Sorry @evanh , nothing you wrote here helps me to understand.
I think I wait till @cgracey clears this out for us.
Surac,
Here's the .lst from the middle example just above. I've changed the final JMP to an absolute encoded branch so you can see it is jumping to address $1 in cogRAM.
It shows the cog addresses in the second column. You can see those addresses reset back to $0 at the second ORG. With the ORG I'm informing the assembler of my intention to use that section of code as if it were located at address $0 (in cogRAM). And the COGINIT causes the newly launched cog to copy that code into cogRAM at detination address $0.

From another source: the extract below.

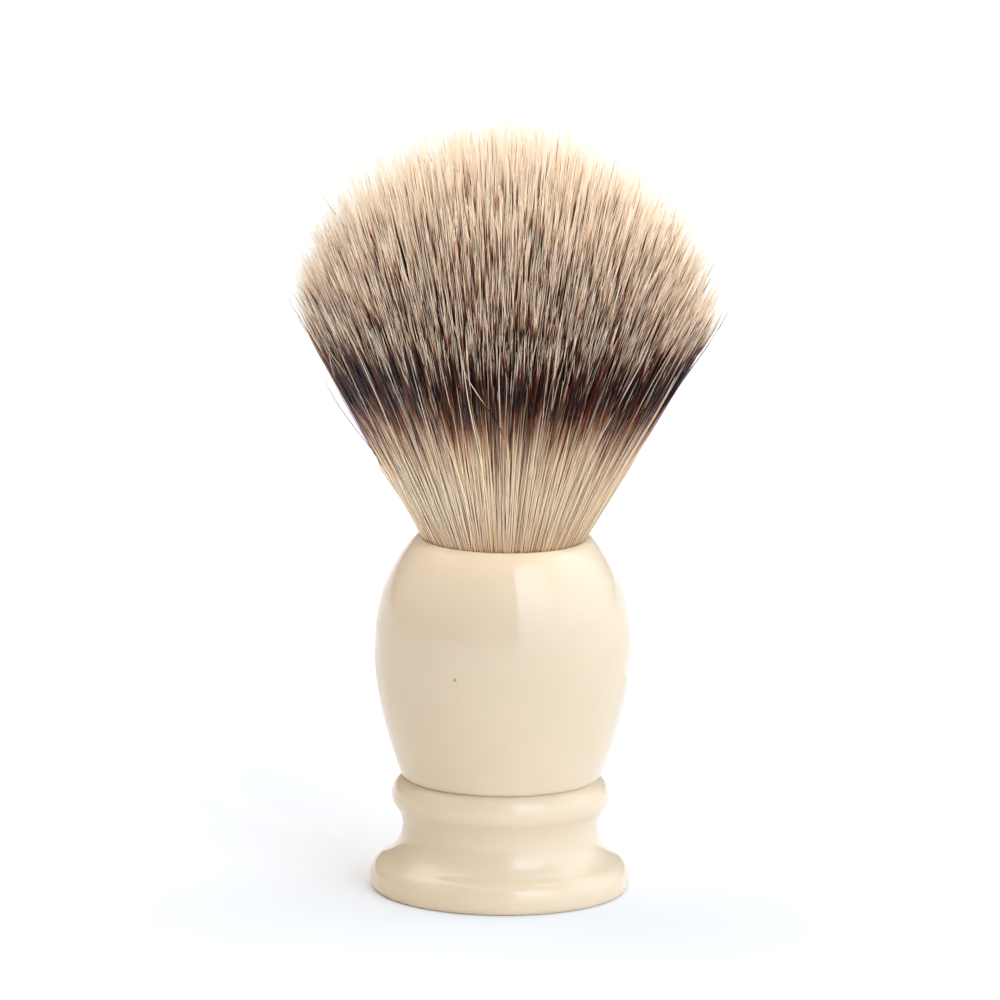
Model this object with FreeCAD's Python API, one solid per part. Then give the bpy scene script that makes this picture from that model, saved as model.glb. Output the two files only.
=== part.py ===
import FreeCAD, Part
import math
import os

# A shaving brush that stands on its foot: a turned resin handle with a glued-in fibre knot.
# Millimetres. +Z runs up the axis of the brush. The origin is the centre of the foot's underside.
# Every piece is turned about Z, so each one is an outline of (radius, height) points.

# Whole brush
KNOT_DIAMETER = 21.0                # outside of the ring that holds the fibres
HANDLE_HEIGHT = 47.3
TOTAL_HEIGHT = 101.5

# Foot, waist and bead: three circles that roll into each other
FOOT_REST_RADIUS = 16.3             # outer edge of the flat that touches the shelf
FOOT_REST_INNER_RADIUS = 12.5
FOOT_DISH_DEPTH = 0.7               # shallow hollow turned into the underside
FOOT_RADIUS = 17.18
FOOT_EDGE_ROUND = 2.8
FOOT_EDGE_HEIGHT = 1.62             # where the foot is widest
WAIST_RADIUS = 12.95
WAIST_HEIGHT = 8.33
BEAD_RADIUS = 14.42
BEAD_HEIGHT = 12.7

# V-groove between the bead and the bulb
GROOVE_RADIUS = 12.75

# Bulb: two smooth curves that meet where it is widest
BULB_START = (13.39, 15.83)
BULB_START_LEAN = 0.355             # radius gained for each millimetre of height
BULB_RADIUS = 17.0
BULB_WIDEST_HEIGHT = 32.3
BULB_END = (12.62, 46.08)
BULB_END_LEAN = -0.743
BULB_FULLNESS = 5.4                 # how far the curves hold their direction
BULB_END_FULLNESS = 4.0

# Rim and knot socket
RIM_CREST_RADIUS = 11.1
RIM_ROUND = 0.4
SOCKET_RADIUS = RIM_CREST_RADIUS - RIM_ROUND
SOCKET_FLOOR = 30.5

# Ring, glue, root plug and thread
RING_RADIUS = KNOT_DIAMETER / 2
RING_WALL = 0.5
RING_BELOW_RIM = 2.0                # the ring is hidden this far down in the socket
GLUE_FLOOR = 0.4                    # glue under the ring
GLUE_BELOW_RING_TOP = 0.5
PLUG_HEIGHT = 6.0
THREAD_RADIUS = 0.24
THREAD_TURNS = 5
THREAD_PITCH = 0.55
THREAD_ABOVE_PLUG = 0.9

# Fibres
ROOT_RADIUS = 9.3                   # bundle inside the ring, under the thread
FLARE_RADIUS = 10.8                 # bundle where it leaves the rim
FLARE_SLOPE = 0.555                 # radius gained for each millimetre of height
DOME_RADIUS = 27.0                  # ball that the tips lie on
SHOULDER_ROUND = 4.0                # rounds the corner between the flank and the dome
CORE_SHARE = 0.36                   # each layer's radius as a share of the whole bundle's
MIDDLE_SHARE = 0.70
LAYER_GAP = 0.06

RING_TOP = HANDLE_HEIGHT - RING_BELOW_RIM
RING_BOTTOM = SOCKET_FLOOR + GLUE_FLOOR
PLUG_TOP = RING_BOTTOM + PLUG_HEIGHT
FLARE_START = HANDLE_HEIGHT - (FLARE_RADIUS - ROOT_RADIUS) / FLARE_SLOPE
AXIS = FreeCAD.Vector(0, 0, 1)


def at(radius, height):
    return FreeCAD.Vector(radius, 0, height)


def line(start, end):
    return Part.LineSegment(at(*start), at(*end)).toShape()


def arc(start, middle, end):
    return Part.Arc(at(*start), at(*middle), at(*end)).toShape()


def curve(*poles):
    bezier = Part.BezierCurve()
    bezier.setPoles([at(*pole) for pole in poles])
    return bezier.toShape()


def turned(edges):
    """Spin a closed outline about Z into one solid."""
    face = Part.Face(Part.Wire(edges))
    return face.revolve(FreeCAD.Vector(), AXIS, 360)


def tube(inner_radius, outer_radius, bottom, top):
    corners = [(inner_radius, bottom), (outer_radius, bottom), (outer_radius, top), (inner_radius, top)]
    return turned([line(corners[i], corners[(i + 1) % 4]) for i in range(4)])


def disc(radius, bottom, top):
    return Part.makeCylinder(radius, top - bottom, at(0, bottom))


def on_circle(centre, radius, angle):
    """Point of a circle, with its angle in radians from straight out."""
    return (centre[0] + radius * math.cos(angle), centre[1] + radius * math.sin(angle))


def along(point, lean, rise):
    """Point reached from another by rising at a given lean."""
    return (point[0] + lean * rise, point[1] + rise)


def angle_between(start, end):
    return math.atan2(end[1] - start[1], end[0] - start[0])


def handle_body():
    foot_centre = (FOOT_RADIUS - FOOT_EDGE_ROUND, FOOT_EDGE_HEIGHT)

    # The waist's hollow circle touches the foot's round edge from outside.
    reach = foot_centre[0] - WAIST_RADIUS
    rise = WAIST_HEIGHT - FOOT_EDGE_HEIGHT
    waist_round = (reach ** 2 + rise ** 2 - FOOT_EDGE_ROUND ** 2) / (2 * (reach + FOOT_EDGE_ROUND))
    waist_centre = (WAIST_RADIUS + waist_round, WAIST_HEIGHT)

    # The bead's circle touches the waist's circle from the other side.
    reach = waist_centre[0] - BEAD_RADIUS
    rise = BEAD_HEIGHT - WAIST_HEIGHT
    bead_round = (reach ** 2 + rise ** 2 - waist_round ** 2) / (2 * (waist_round - reach))
    bead_centre = (BEAD_RADIUS - bead_round, BEAD_HEIGHT)

    foot_to_waist = angle_between(foot_centre, waist_centre)
    waist_to_bead = angle_between(waist_centre, bead_centre)
    groove_angle = math.acos((GROOVE_RADIUS - bead_centre[0]) / bead_round)
    foot_top = on_circle(foot_centre, FOOT_EDGE_ROUND, foot_to_waist)
    bead_start = on_circle(waist_centre, waist_round, waist_to_bead)
    groove = on_circle(bead_centre, bead_round, groove_angle)

    dish = curve((0, FOOT_DISH_DEPTH), (FOOT_REST_INNER_RADIUS / 2, FOOT_DISH_DEPTH),
                 (FOOT_REST_INNER_RADIUS, 0))
    rest = line((FOOT_REST_INNER_RADIUS, 0), (FOOT_REST_RADIUS, 0))
    lower_edge = curve((FOOT_REST_RADIUS, 0), (FOOT_RADIUS, 0), (FOOT_RADIUS, FOOT_EDGE_HEIGHT))
    upper_edge = arc((FOOT_RADIUS, FOOT_EDGE_HEIGHT),
                     on_circle(foot_centre, FOOT_EDGE_ROUND, foot_to_waist / 2), foot_top)
    waist = arc(foot_top, (WAIST_RADIUS, WAIST_HEIGHT), bead_start)
    bead = arc(bead_start, (BEAD_RADIUS, BEAD_HEIGHT), groove)
    groove_lip = curve(groove, along(BULB_START, BULB_START_LEAN, groove[1] - BULB_START[1]), BULB_START)
    widest = (BULB_RADIUS, BULB_WIDEST_HEIGHT)
    lower_bulb = curve(BULB_START, along(BULB_START, BULB_START_LEAN, BULB_FULLNESS),
                       along(widest, 0, -BULB_FULLNESS), widest)
    upper_bulb = curve(widest, along(widest, 0, BULB_FULLNESS),
                       along(BULB_END, BULB_END_LEAN, -BULB_END_FULLNESS), BULB_END)
    crest = (RIM_CREST_RADIUS, HANDLE_HEIGHT)
    shoulder = curve(BULB_END, along(BULB_END, BULB_END_LEAN, HANDLE_HEIGHT - BULB_END[1]), crest)
    rim = curve(crest, (SOCKET_RADIUS, HANDLE_HEIGHT), (SOCKET_RADIUS, HANDLE_HEIGHT - RIM_ROUND))
    socket_wall = line((SOCKET_RADIUS, HANDLE_HEIGHT - RIM_ROUND), (SOCKET_RADIUS, SOCKET_FLOOR))
    socket_floor = line((SOCKET_RADIUS, SOCKET_FLOOR), (0, SOCKET_FLOOR))
    centre = line((0, SOCKET_FLOOR), (0, FOOT_DISH_DEPTH))
    return turned([dish, rest, lower_edge, upper_edge, waist, bead, groove_lip, lower_bulb,
                   upper_bulb, shoulder, rim, socket_wall, socket_floor, centre])


def socket_adhesive():
    """A cup of cured glue between the ring and the socket."""
    outside = disc(SOCKET_RADIUS, SOCKET_FLOOR, RING_TOP - GLUE_BELOW_RING_TOP)
    return outside.cut(disc(RING_RADIUS, RING_BOTTOM, RING_TOP))


def knot_ring():
    return tube(RING_RADIUS - RING_WALL, RING_RADIUS, RING_BOTTOM, RING_TOP)


def root_plug():
    """The block of cast resin that holds the fibres' root ends."""
    return disc(RING_RADIUS - RING_WALL, RING_BOTTOM, PLUG_TOP)


def binding_thread():
    """Turns of thread wound round the bundle, just above the plug."""
    winding_radius = ROOT_RADIUS + THREAD_RADIUS
    helix = Part.makeHelix(THREAD_PITCH, THREAD_PITCH * THREAD_TURNS, winding_radius)
    section = Part.Wire(Part.makeCircle(THREAD_RADIUS, at(winding_radius, 0), FreeCAD.Vector(0, 1, 0)))
    thread = Part.Wire(helix.Edges).makePipeShell([section], True, True)
    thread.translate(at(0, PLUG_TOP + THREAD_ABOVE_PLUG))
    return thread


def layer_form(share, gap):
    """Everything inside one layer's boundary: a straight root and a flank that flares past the tips."""
    root = ROOT_RADIUS * share + gap
    flare_top = along((root, FLARE_START), FLARE_SLOPE * share, TOTAL_HEIGHT - FLARE_START)
    return turned([
        line((0, PLUG_TOP), (root, PLUG_TOP)),
        line((root, PLUG_TOP), (root, FLARE_START)),
        line((root, FLARE_START), flare_top),
        line(flare_top, (0, TOTAL_HEIGHT)),
        line((0, TOTAL_HEIGHT), (0, PLUG_TOP)),
    ])


def whole_tuft():
    """The flared bundle, cut to a dome by a long round-topped form."""
    dome_centre = TOTAL_HEIGHT - DOME_RADIUS
    form = Part.makeSphere(DOME_RADIUS, at(0, dome_centre)).fuse(disc(DOME_RADIUS, 0, dome_centre))
    tuft = layer_form(1, 0).common(form).removeSplitter()
    widest = max(tuft.Edges, key=lambda edge: edge.BoundBox.XMax if edge.Closed else 0)
    return tuft.makeFillet(SHOULDER_ROUND, [widest])


def tuft_layers():
    tuft = whole_tuft()
    return {
        "tuft_core": tuft.common(layer_form(CORE_SHARE, -LAYER_GAP / 2)),
        "tuft_middle": tuft.common(layer_form(MIDDLE_SHARE, -LAYER_GAP / 2)).cut(
            layer_form(CORE_SHARE, LAYER_GAP / 2)),
        "tuft_outer": tuft.cut(layer_form(MIDDLE_SHARE, LAYER_GAP / 2)),
    }


def main():
    pieces = {
        "handle_body": handle_body(),
        "socket_adhesive": socket_adhesive(),
        "knot_ring": knot_ring(),
        "root_plug": root_plug(),
        "binding_thread": binding_thread(),
    }
    pieces.update(tuft_layers())
    os.makedirs("parts", exist_ok=True)
    for name, shape in pieces.items():
        solids = shape.Solids
        if len(solids) != 1 or not solids[0].isValid():
            raise RuntimeError(f"{name} is not one valid solid")
        solids[0].exportStep(f"parts/{name}.step")
        print(f"{name}: {solids[0].Volume:.0f} mm3")


main()
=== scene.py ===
import math

import bpy
import numpy as np
from mathutils import Matrix, Vector
from mathutils.kdtree import KDTree


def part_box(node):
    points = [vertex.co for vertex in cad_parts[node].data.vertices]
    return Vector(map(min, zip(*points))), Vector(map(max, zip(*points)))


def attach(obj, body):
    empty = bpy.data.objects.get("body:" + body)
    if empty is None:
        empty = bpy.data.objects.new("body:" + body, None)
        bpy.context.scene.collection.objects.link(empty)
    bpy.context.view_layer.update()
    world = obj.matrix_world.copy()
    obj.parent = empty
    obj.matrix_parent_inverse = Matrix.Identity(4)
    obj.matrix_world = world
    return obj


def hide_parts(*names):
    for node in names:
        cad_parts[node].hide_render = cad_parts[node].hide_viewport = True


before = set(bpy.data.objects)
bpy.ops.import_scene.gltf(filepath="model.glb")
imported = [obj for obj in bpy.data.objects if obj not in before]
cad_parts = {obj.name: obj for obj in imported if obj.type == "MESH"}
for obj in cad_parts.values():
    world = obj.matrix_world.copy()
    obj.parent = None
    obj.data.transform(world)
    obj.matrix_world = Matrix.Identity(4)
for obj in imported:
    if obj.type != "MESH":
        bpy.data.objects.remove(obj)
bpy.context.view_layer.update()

# The look of a shaving brush, in metres, in the frame of its CAD model. +Z runs up the brush's axis,
# the camera is on the -Y side, and +X is to its right.
MM = 0.001
RANDOM_SEED = 21

# Heights that the CAD model sets, in metres
rim_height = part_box("handle_body")[1].z
root_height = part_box("root_plug")[1].z
tip_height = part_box("tuft_core")[1].z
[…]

But it is copied from hubRAM. And in hubRAM it is located at address $8. So the COGINIT needs to be told to pass the source address of $8 to the newly launched cog.
When Pnut or Loadp2 or Proptool or any other loader loads a pure pasm2 program into the Prop2 it places it in hubRAM from address $0. From there the loader, which itself will be running in cog0, will typically perform a COGINIT #0,#0 to load cog0 with the first $1f8 longwords from hubRAM into cog0 and restart from $0.
Spin programs load differently.
Ok if it works this way, this information will help
Err, I was slightly inaccurate. That's how the initial program must load after a reset. It must be machine code and it is always deposited at hubRAM address $0 and launched with COGINIT #0,#0. For a pure pasm2 program that maybe all there is.
An actual staged loader might provide more flexible options.
And of course the full story has more to it. A cold boot, hard reset, actually loads 16 kB of code from mask ROM into hubRAM and then performs a COGINIT #0,#0. That ROM code then performs a number of actions including attempting to load code from EEPROM and SD card. It is sort of a collection of programs that has a simple command over serial mechanism, the Taqoz interpreter and a monitor/debugger program as well.
But the end result is, when just plain booting, it also does a COGINIT #0,#0 or loads the next stage into cogRAM of cog0 and JMP #0. So still equivalent to above declaration.